- [Directions for this task]: From the line with "stem_end, stem_end_turn, stem_end_fullness)" to the line with "zip(*points))), Vector(map(max, zip(*points)))", both lines included, set down exactly those lines, please, and no others.

- [Material for the task]:
'''

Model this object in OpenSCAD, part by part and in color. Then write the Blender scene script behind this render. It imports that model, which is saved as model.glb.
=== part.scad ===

'''
'''

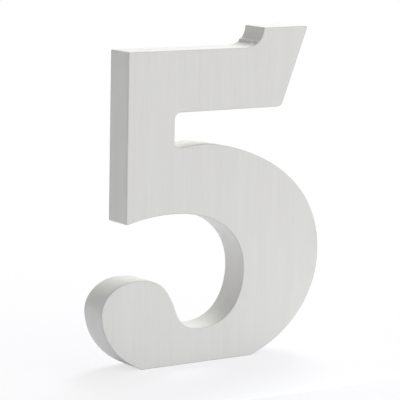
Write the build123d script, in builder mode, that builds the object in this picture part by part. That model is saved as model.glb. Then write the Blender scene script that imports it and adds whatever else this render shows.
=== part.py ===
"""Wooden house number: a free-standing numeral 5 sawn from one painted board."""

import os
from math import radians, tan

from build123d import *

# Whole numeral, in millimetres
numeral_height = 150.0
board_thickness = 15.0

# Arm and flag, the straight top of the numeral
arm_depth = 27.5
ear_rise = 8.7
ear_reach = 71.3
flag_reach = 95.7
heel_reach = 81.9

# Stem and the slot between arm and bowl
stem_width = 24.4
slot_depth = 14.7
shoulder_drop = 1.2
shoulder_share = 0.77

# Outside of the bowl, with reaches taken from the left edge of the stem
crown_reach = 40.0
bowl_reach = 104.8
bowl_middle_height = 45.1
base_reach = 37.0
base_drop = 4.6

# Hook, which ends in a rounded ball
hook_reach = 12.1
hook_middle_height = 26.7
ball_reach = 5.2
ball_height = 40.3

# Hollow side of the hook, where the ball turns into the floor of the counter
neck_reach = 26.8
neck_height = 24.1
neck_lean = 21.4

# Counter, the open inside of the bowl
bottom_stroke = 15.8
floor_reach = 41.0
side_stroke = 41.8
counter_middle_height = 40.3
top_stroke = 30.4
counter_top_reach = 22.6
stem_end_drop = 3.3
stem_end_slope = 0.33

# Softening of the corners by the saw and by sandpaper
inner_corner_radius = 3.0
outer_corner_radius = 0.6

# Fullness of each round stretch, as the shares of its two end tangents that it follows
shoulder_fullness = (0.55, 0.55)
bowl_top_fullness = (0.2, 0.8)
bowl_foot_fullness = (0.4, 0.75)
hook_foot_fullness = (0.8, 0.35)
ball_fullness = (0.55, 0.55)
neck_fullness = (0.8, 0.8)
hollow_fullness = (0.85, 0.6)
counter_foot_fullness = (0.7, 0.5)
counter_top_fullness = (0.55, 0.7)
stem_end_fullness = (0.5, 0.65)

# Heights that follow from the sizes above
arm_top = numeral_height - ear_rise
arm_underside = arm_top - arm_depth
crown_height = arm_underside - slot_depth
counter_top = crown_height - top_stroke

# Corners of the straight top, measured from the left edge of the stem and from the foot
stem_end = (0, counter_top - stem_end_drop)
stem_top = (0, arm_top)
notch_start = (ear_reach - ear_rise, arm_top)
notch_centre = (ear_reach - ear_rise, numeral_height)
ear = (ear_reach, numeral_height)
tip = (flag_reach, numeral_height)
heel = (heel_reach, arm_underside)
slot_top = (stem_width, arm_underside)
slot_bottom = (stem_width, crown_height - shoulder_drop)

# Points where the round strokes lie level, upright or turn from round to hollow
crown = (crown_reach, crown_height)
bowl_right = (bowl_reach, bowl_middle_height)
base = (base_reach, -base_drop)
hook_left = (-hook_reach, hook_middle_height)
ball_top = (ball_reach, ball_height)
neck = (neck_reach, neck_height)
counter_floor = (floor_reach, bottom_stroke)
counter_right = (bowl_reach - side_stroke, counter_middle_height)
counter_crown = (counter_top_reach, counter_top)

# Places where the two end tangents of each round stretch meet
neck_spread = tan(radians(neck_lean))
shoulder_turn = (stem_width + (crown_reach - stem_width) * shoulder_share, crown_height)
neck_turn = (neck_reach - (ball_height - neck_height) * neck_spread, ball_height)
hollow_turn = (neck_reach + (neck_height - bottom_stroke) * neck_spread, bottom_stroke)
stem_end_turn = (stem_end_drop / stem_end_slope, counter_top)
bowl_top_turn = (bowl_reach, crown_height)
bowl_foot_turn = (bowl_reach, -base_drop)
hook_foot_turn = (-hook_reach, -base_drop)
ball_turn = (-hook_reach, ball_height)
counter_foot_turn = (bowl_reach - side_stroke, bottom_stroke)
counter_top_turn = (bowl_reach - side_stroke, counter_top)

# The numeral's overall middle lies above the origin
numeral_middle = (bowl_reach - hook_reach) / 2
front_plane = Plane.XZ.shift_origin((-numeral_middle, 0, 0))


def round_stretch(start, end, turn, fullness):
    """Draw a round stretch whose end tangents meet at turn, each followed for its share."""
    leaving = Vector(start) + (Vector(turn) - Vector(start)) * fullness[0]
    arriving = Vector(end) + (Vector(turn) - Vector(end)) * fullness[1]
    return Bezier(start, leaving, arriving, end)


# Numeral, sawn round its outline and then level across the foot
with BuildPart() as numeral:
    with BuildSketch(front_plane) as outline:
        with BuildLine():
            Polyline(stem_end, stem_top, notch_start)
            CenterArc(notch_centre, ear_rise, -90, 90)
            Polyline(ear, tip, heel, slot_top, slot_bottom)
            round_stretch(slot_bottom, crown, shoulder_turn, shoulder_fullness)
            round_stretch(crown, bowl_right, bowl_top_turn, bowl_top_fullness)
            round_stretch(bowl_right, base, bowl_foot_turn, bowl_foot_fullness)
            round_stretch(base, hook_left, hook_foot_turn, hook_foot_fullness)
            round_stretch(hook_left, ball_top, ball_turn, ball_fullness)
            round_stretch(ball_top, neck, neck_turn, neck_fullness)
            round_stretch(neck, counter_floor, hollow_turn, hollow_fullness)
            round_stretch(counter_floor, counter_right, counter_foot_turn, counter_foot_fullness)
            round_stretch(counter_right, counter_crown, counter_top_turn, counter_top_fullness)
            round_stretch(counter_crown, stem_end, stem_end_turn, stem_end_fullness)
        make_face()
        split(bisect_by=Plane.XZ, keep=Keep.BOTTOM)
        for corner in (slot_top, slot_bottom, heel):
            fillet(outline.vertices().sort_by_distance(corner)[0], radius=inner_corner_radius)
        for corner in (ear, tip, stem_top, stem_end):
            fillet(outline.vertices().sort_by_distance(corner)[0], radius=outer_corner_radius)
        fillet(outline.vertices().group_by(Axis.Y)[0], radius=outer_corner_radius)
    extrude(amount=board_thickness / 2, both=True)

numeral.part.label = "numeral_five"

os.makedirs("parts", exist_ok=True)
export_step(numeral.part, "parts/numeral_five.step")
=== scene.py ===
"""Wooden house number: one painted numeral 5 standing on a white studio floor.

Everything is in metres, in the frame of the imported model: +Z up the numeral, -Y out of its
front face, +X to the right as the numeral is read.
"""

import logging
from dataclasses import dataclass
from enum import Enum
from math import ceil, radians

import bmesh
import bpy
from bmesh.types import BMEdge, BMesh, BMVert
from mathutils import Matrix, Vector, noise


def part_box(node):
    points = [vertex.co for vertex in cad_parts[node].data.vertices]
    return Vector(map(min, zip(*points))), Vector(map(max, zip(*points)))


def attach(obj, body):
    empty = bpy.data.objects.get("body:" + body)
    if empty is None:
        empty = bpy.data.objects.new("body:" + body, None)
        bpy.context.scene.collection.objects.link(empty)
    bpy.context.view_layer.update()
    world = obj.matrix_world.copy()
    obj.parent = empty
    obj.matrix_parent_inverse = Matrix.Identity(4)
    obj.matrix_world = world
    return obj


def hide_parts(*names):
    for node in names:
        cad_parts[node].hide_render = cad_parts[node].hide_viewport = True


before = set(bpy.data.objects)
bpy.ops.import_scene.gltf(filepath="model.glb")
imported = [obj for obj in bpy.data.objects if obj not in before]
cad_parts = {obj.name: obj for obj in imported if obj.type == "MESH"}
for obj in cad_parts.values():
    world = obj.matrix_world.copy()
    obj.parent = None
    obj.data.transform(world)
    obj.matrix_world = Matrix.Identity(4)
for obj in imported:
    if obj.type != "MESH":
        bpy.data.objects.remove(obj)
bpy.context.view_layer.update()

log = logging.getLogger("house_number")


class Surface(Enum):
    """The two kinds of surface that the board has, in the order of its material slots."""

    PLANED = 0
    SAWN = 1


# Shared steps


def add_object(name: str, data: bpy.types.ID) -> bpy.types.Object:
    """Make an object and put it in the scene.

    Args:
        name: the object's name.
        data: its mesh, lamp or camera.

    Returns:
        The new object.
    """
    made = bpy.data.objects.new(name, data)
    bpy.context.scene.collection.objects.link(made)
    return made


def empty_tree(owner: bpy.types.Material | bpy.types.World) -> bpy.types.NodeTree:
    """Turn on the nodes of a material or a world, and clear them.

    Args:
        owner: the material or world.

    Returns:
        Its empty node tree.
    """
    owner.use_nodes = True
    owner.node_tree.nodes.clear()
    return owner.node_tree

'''

- [Right answer]:
            round_stretch(counter_crown, stem_end, stem_end_turn, stem_end_fullness)
        make_face()
        split(bisect_by=Plane.XZ, keep=Keep.BOTTOM)
        for corner in (slot_top, slot_bottom, heel):
            fillet(outline.vertices().sort_by_distance(corner)[0], radius=inner_corner_radius)
        for corner in (ear, tip, stem_top, stem_end):
            fillet(outline.vertices().sort_by_distance(corner)[0], radius=outer_corner_radius)
        fillet(outline.vertices().group_by(Axis.Y)[0], radius=outer_corner_radius)
    extrude(amount=board_thickness / 2, both=True)

numeral.part.label = "numeral_five"

os.makedirs("parts", exist_ok=True)
export_step(numeral.part, "parts/numeral_five.step")
=== scene.py ===
"""Wooden house number: one painted numeral 5 standing on a white studio floor.

Everything is in metres, in the frame of the imported model: +Z up the numeral, -Y out of its
front face, +X to the right as the numeral is read.
"""

import logging
from dataclasses import dataclass
from enum import Enum
from math import ceil, radians

import bmesh
import bpy
from bmesh.types import BMEdge, BMesh, BMVert
from mathutils import Matrix, Vector, noise


def part_box(node):
    points = [vertex.co for vertex in cad_parts[node].data.vertices]
    return Vector(map(min, zip(*points))), Vector(map(max, zip(*points)))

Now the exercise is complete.